In October 2020, then Premier  Jason Kenney, announced the closure of all remaining Job Corps offices.

While new programs blossomed to take its place in bigger cities like Calgary and Edmonton, that didn’t happen in Lac La Biche.

While Hayward had already reaped the program’s benefits, she’s witnessed how heavily the program loss has affected those who didn’t get the chance. 

“There’s nothing for people to go to. There is no go-to place anymore to try and help them. I don’t even think you can go walk into social services anymore. You have to make an appointment at some office in Edmonton.”

“There’s a lot of people that are probably more lost now. It’s a real shame.”

Couple the loss of local social programs with ever-increasing living costs, and you have a recipe for disaster.

It’s no wonder people are seeing more people needing help and speculating on why it’s happening.

No Consultation

“I think a lot of people are frustrated. They want a quick solution. I know there’s a lot of people that have asked for them to be put in jail, but they forget that homelessness is not a crime – people are allowed to be out in the community,” said Rachelle Lavoie, the Director of Community Services for Bonnyville.

“It takes so much cooperation by so many agencies and multiple municipalities to be able to properly try to tackle this issue,” stated Lavoie.

Karen Rosvold, County of Grande Prairie Councillor and Rural Municipalities of Alberta board member said communities throughout rural Alberta are grappling with the same issues.

“We’ve lost Alberta Supports… anything that is provincially run has been pulled out of the community,” she told the St Albert Gazette.

She said the loss of programs without adequate replacements is due to a lack of local consultation on the part of the provincial government.

“They don’t know what’s going on at Rainbow Lake. They don’t know what’s going on at Pincher Creek or Lac La Biche.
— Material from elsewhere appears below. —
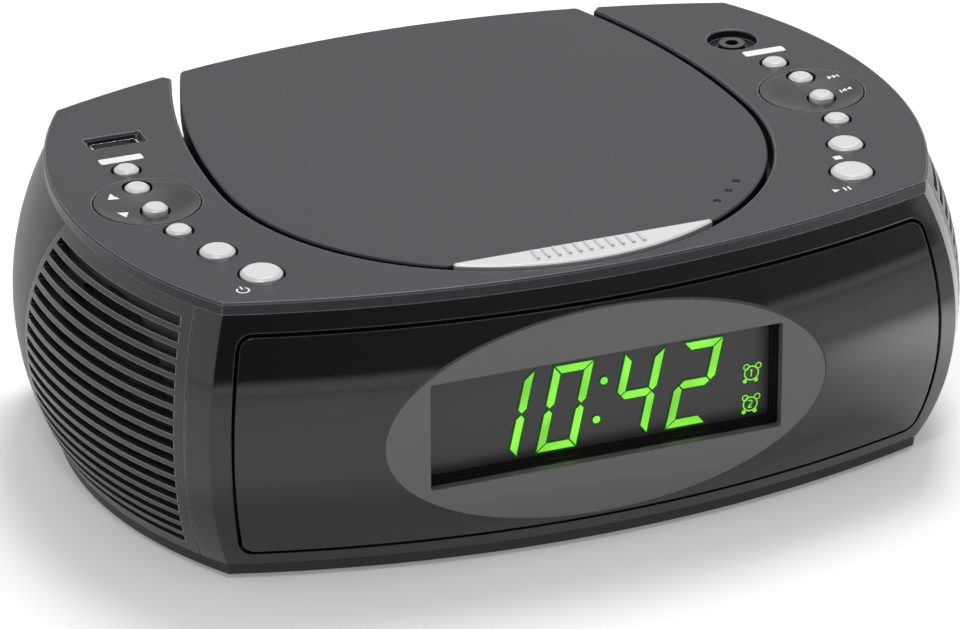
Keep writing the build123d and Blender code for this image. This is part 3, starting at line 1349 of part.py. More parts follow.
def snooze_switch():
    """Push switches under the snooze bar, on the deck's ledge."""
    low = TOP - LEDGE_DROP
    high = TOP + SNOOZE_PROUD - SNOOZE_THICK - SNOOZE_TRAVEL - FIT_GAP
    case = block(0, SNOOZE_PEG_Y, low, SWITCH, SWITCH, high - low - PLUNGER_SHOWS)
    return case + disc(0, SNOOZE_PEG_Y, PLUNGER, low, high)


def all_parts():
    """Every piece by its node name."""
    parts = {
        "top_panel": top_panel(),
        "housing_shell": housing_shell(),
        "base_tray": base_tray(),
        "front_fascia": front_fascia(),
        "lens_panel": lens_panel(),
        "display_bezel": display_bezel(),
        "display_filter": display_filter(),
        "lit_digits": lit_digits(),
        "led_module": led_module(),
        "display_board": display_board(),
        "cd_well": cd_well(),
        "lid_latch": lid_latch(),
        "snooze_switch": snooze_switch(),
        "mechanism_chassis": mechanism_chassis(),
        "damper_bushes": damper_bushes(),
        "spindle_motor": spindle_motor(),
        "guide_rods": guide_rods(),
        "sled_motor": sled_motor(),
        "main_board": main_board(),
        "transformer": transformer(),
        "power_inlet": power_inlet(),
        "usb_socket": usb_socket(),
        "usb_tongue": usb_tongue(),
        "phone_jack": phone_jack(),
        "feet": feet(),
        "base_screws": base_screws(),
        "lid": lid(),
        "hinge_pins": hinge_pins(),
        "snooze_bar": snooze_bar(),
        "disc_hub": disc_hub(),
        "hub_balls": hub_balls(),
        "pickup_sled": pickup_sled(),
        "pickup_lens": pickup_lens(),
        "sled_gear": sled_gear(),
        "battery_door": battery_door(),
        "battery_contacts": battery_contacts(),
    }
    for side, sign in SIDES:
        parts[f"speaker_grille_{side}"] = speaker_grille(side)
        parts[f"speaker_basket_{side}"] = speaker_basket(sign)
        parts[f"speaker_cone_{side}"] = speaker_cone(sign)
        parts[f"speaker_magnet_{side}"] = speaker_magnet(sign)
        parts[f"control_dish_{side}"] = control_dish(sign * DISH_X)
        parts[f"button_board_{side}"] = button_board(sign)
    for left_name, right_name, x, y, diameter, in_dish in BUTTONS:
        parts[f"button_{left_name}"] = button(-x, y, diameter, in_dish)
        parts[f"button_{right_name}"] = button(x, y, diameter, in_dish)
    return parts


os.makedirs("parts", exist_ok=True)
for name, shape in all_parts().items():
    export_step(shape, f"parts/{name}.step")
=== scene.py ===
import math

import bmesh
import bpy
from mathutils import Euler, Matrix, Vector


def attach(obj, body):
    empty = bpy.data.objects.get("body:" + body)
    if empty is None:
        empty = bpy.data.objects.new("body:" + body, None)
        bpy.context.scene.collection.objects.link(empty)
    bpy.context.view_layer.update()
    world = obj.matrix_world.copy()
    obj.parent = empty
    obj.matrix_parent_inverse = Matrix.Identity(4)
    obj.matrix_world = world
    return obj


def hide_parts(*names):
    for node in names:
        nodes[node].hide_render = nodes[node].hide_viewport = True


# A bedside clock radio with a disc player under its lid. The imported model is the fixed
# frame: most of its pieces keep their shape and get their finish here.
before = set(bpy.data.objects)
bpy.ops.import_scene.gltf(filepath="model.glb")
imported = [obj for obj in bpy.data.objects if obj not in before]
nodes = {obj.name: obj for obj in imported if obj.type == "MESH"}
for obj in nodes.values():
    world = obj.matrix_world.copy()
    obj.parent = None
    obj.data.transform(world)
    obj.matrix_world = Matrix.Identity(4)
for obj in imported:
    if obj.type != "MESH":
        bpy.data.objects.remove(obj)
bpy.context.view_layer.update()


# Studio: a white sweep under a large soft lamp behind the radio's right shoulder, so that
# the shadow falls to the front left. A dark card in front shows only in reflections: the
# gloss front mirrors it above its middle and the table below it.
FLOOR_COLOUR = (0.86, 0.86, 0.87, 1)
FLOOR_HALF = 6.0
FLOOR_ROUGHNESS = 0.6
FLOOR_SPECULAR = 0.2
FLOOR_LIFT = 0.2
ROOM_LIGHT = 0.5
KEY_LAMP = ((0.55, 0.75, 2.0), 0.8, 28.0)
FILL_LAMP = ((-0.7, -1.3, 1.9), 0.35, 7.0)
CARD_COLOUR = (0.004, 0.004, 0.004, 1)
CARD_PLACE = (0.6, -1.9, 0.70)
CARD_SIZE = (5.0, 1.15)
CARD_GLOW = (0.08, 0.32)
CARD_GLOW_SPAN = (-1.0, 2.6)
CARD_FADE = 0.12
GLINT_PLACE = (0.178, -0.115, 0.002)
GLINT_RADIUS = 0.09
GLINT_LIGHT = 2.0

floor_mesh = bpy.data.meshes.new("floor")
shape = bmesh.new()
bmesh.ops.create_grid(shape, x_segments=1, y_segments=1, size=FLOOR_HALF)
shape.to_mesh(floor_mesh)
shape.free()
floor = bpy.data.objects.new("floor", floor_mesh)
bpy.context.scene.collection.objects.link(floor)


def seen_rays(tree):
    """Camera, glossy and transmission rays added up, held at 1."""
    path = tree.nodes.new("ShaderNodeLightPath")
    total = path.outputs["Is Camera Ray"]
    for label in ("Is Glossy Ray", "Is Transmission Ray"):
        node = tree.nodes.new("ShaderNodeMath")
        node.operation = "ADD"
        node.use_clamp = True
        tree.links.new(total, node.inputs[0])
        tree.links.new(path.outputs[label], node.inputs[1])
        total = node.outputs[0]
    return total


paper = bpy.data.materials.new("studio_paper")
paper.use_nodes = True
tree = paper.node_tree
surface = tree.nodes["Principled BSDF"]
surface.inputs["Base Color"].default_value = FLOOR_COLOUR
surface.inputs["Roughness"].default_value = FLOOR_ROUGHNESS
surface.inputs["Specular IOR Level"].default_value = FLOOR_SPECULAR
lift = tree.nodes.new("ShaderNodeMath")
lift.operation = "MULTIPLY"
lift.inputs[1].default_value = FLOOR_LIFT
tree.links.new(seen_rays(tree), lift.inputs[0])
surface.inputs["Emission Color"].default_value = (1, 1, 1, 1)
tree.links.new(lift.outputs[0], surface.inputs["Emission Strength"])
floor.data.materials.append(paper)

world = bpy.data.worlds.new("studio")
bpy.context.scene.world = world
world.use_nodes = True
tree = world.node_tree
tree.nodes.clear()
room = tree.nodes.new("ShaderNodeBackground")
room.inputs["Color"].default_value = (1, 1, 1, 1)
room.inputs["Strength"].default_value = ROOM_LIGHT
white = tree.nodes.new("ShaderNodeBackground")
white.inputs["Color"].default_value = (1, 1, 1, 1)
white.inputs["Strength"].default_value = 1.0
mix = tree.nodes.new("ShaderNodeMixShader")
tree.links.new(seen_rays(tree), mix.inputs["Fac"])
tree.links.new(room.outputs[0], mix.inputs[1])
tree.links.new(white.outputs[0], mix.inputs[2])
output = tree.nodes.new("ShaderNodeOutputWorld")
tree.links.new(mix.outputs[0], output.inputs["Surface"])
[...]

They’re making decisions from an office building in Edmonton that have major ramifications across the province,” she said.

“We have to live in our communities. And so we’re talking to people all the time, and it would be wonderful if [the provincial government] would actually talk to us so they can see what’s going on in our communities rather than just making decisions on our behalf.”

The less cooperative talking that takes place, the more gossip starts. 

And that’s how rumours get started with false speculation. 

And rumours don’t help anyone. Rural social services do, and that is not a rumour but a simple fact.